From soil to survival: PGPB-triggered defense and adaptation in plants

Plants and beneficial soil bacteria engage in dynamic and reciprocal interactions that
influence plant development, nutrient acquisition, and stress resilience. Among these, plant
growth-promoting bacteria (PGPB) have garnered considerable attention due to their ability to
support plant health through a range of biochemical and physiological mechanisms. These
bacteria produce a variety of bioactive compounds that enhance plant stress tolerance, improve
nutrient availability, and offer protection against phytopathogens.
PGPB influence plant performance through both direct and indirect mechanisms. Direct
pathways include the biosynthesis of phytohormones (such as indole-3-acetic acid),
solubilization of essential nutrients like phosphate, zinc, and potassium, ammonia production,
and atmospheric nitrogen fixation. Indirectly, they contribute by secreting siderophores, lytic
enzymes, hydrogen cyanide, and antibiotics, which suppress harmful microorganisms and
enhance plant immunity.
These functional traits position PGPB as valuable components in sustainable agriculture,
especially for the development of bioformulants including biofertilizers, biopesticides, and
biofungicides. Such alternatives reduce dependency on chemical inputs and contribute to
environmentally responsible crop management. Nonetheless, despite the expanding repertoire
of beneficial strains, the practical implementation of PGPB in agriculture remains challenging.
Factors such as microbial survival, strain specificity, plant-microbiome compatibility, and
fluctuating environmental conditions can influence their efficacy in field applications.

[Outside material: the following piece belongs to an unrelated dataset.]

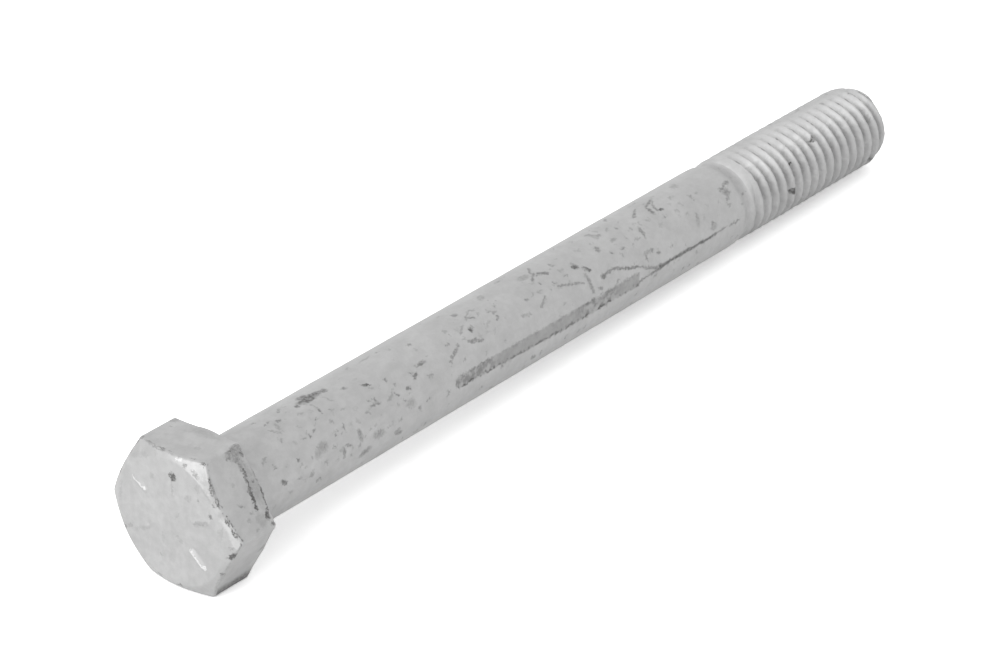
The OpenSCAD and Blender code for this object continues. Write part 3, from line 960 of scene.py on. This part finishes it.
# How pale the floor is to the light that it throws back. The camera sees it as two matt coats that are
# paler than that, with a glow that thins the shadow, so that it shows as white.
FLOOR_BOUNCE = 0.68
FLOOR_COAT, FLOOR_SECOND_COAT = 1.0, 0.5
FLOOR_GLOW = 0.2
FLOOR_SIZE = 3.0
# How strong the world's light is. It shows as plain white.
WORLD_LIGHT = 0.80
# The camera looks at a point near the screw's middle, from a turn round the upright, a rise and a distance.
CAMERA_AIM = Vector((0.05454, -0.00097, -0.00114))
CAMERA_TURN = radians(-139.599)
CAMERA_RISE = radians(28.913)
CAMERA_ROLL = radians(-2.037)
CAMERA_DISTANCE = 0.4787
CAMERA_LENS = 128.76


def matt(tree, level):
    return node(tree, "BsdfDiffuse", {"Color": (level, level, level, 1)}).outputs[0]


def added(tree, first, second):
    return node(tree, "AddShader", {0: first, 1: second}).outputs[0]


def chosen(tree, share, first, second):
    return node(tree, "MixShader", {0: share, 1: first, 2: second}).outputs[0]


def floor_white():
    """The floor's material, which differs between the camera, mirrored rays and all others."""
    material = bpy.data.materials.new("floor_white")
    material.use_nodes = True
    tree = material.node_tree
    tree.nodes.remove(tree.nodes["Principled BSDF"])
    path = node(tree, "LightPath").outputs
    glow = node(tree, "Emission", {"Strength": FLOOR_GLOW}).outputs[0]
    both_coats = added(tree, matt(tree, FLOOR_COAT), matt(tree, FLOOR_SECOND_COAT))
    seen = added(tree, both_coats, glow)
    mirrored = added(tree, matt(tree, FLOOR_COAT), glow)
    in_mirror = largest(tree, path["Is Glossy Ray"], path["Is Transmission Ray"])
    unseen = chosen(tree, in_mirror, matt(tree, FLOOR_BOUNCE), mirrored)
    shown = chosen(tree, path["Is Camera Ray"], unseen, seen)
    tree.links.new(shown, tree.nodes["Material Output"].inputs["Surface"])
    return material


def stage_floor(level):
    """A flat floor under the screw's lowest point."""
    bm = bmesh.new()
    bmesh.ops.create_grid(bm, x_segments=1, y_segments=1, size=FLOOR_SIZE)
    bmesh.ops.translate(bm, vec=(0, 0, level), verts=bm.verts)
    floor_piece = add_piece("floor", bm)
    floor_piece.data.materials.append(floor_white())


def light_world():
    """A plain soft light from all sides, which the camera, mirrors and glass see as white."""
    world = bpy.data.worlds.new("studio")
    bpy.context.scene.world = world
    world.use_nodes = True
    tree = world.node_tree
    path = node(tree, "LightPath").outputs
    seen = largest(tree, path["Is Camera Ray"], path["Is Glossy Ray"], path["Is Transmission Ray"])
    back = tree.nodes["Background"]
    back.inputs["Color"].default_value = (1, 1, 1, 1)
    tree.links.new(run(tree, seen, 0.0, 1.0, WORLD_LIGHT, 1.0), back.inputs["Strength"])


def soft_box(name, place, aim, size, power):
    """A square lamp that faces a point."""
    lamp = bpy.data.lights.new(name, "AREA")
    lamp.shape = "SQUARE"
    lamp.size = size
    lamp.energy = power
    lamp_piece = bpy.data.objects.new(name, lamp)
    bpy.context.scene.collection.objects.link(lamp_piece)
    lamp_piece.location = place
    lamp_piece.rotation_euler = (Vector(aim) - Vector(place)).to_track_quat("-Z", "Y").to_euler()


def set_camera():
    """The camera, turned round its aim and then drawn back from it."""
    camera = bpy.data.cameras.new("camera")
    camera.lens = CAMERA_LENS
    camera.sensor_width = 36.0
    camera.clip_start = 0.01
    camera.clip_end = 20.0
    camera_piece = bpy.data.objects.new("camera", camera)
    bpy.context.scene.collection.objects.link(camera_piece)
    camera_piece.matrix_world = (
        Matrix.Translation(CAMERA_AIM) @ Matrix.Rotation(CAMERA_TURN + pi / 2, 4, "Z")
        @ Matrix.Rotation(pi / 2 - CAMERA_RISE, 4, "X") @ Matrix.Rotation(CAMERA_ROLL, 4, "Z")
        @ Matrix.Translation((0, 0, CAMERA_DISTANCE))
    )
    bpy.context.scene.camera = camera_piece


screw = make_screw()
for zinc in zinc_materials():
    screw.data.materials.append(zinc)
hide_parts("screw")
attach(screw, "root")

stage_floor(cad_box[0][2])
light_world()
soft_box("left_box", place=(-0.9, 0.0, 0.55), aim=(0.05, 0, 0), size=0.8, power=6.0)
set_camera()
bpy.context.scene.view_settings.view_transform = "Standard"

This review explores recent advances in understanding PGPB-mediated plant adaptations to
abiotic and biotic stressors, with emphasis on molecular mechanisms, signaling pathways, and
metabolite production. It also discusses formulation strategies and delivery systems designed
to maximize their stability and performance. Ultimately, leveraging PGPB potential requires a
deeper integration of microbiology, plant physiology, and environmental science to ensure their
consistent and scalable use in sustainable agricultural systems.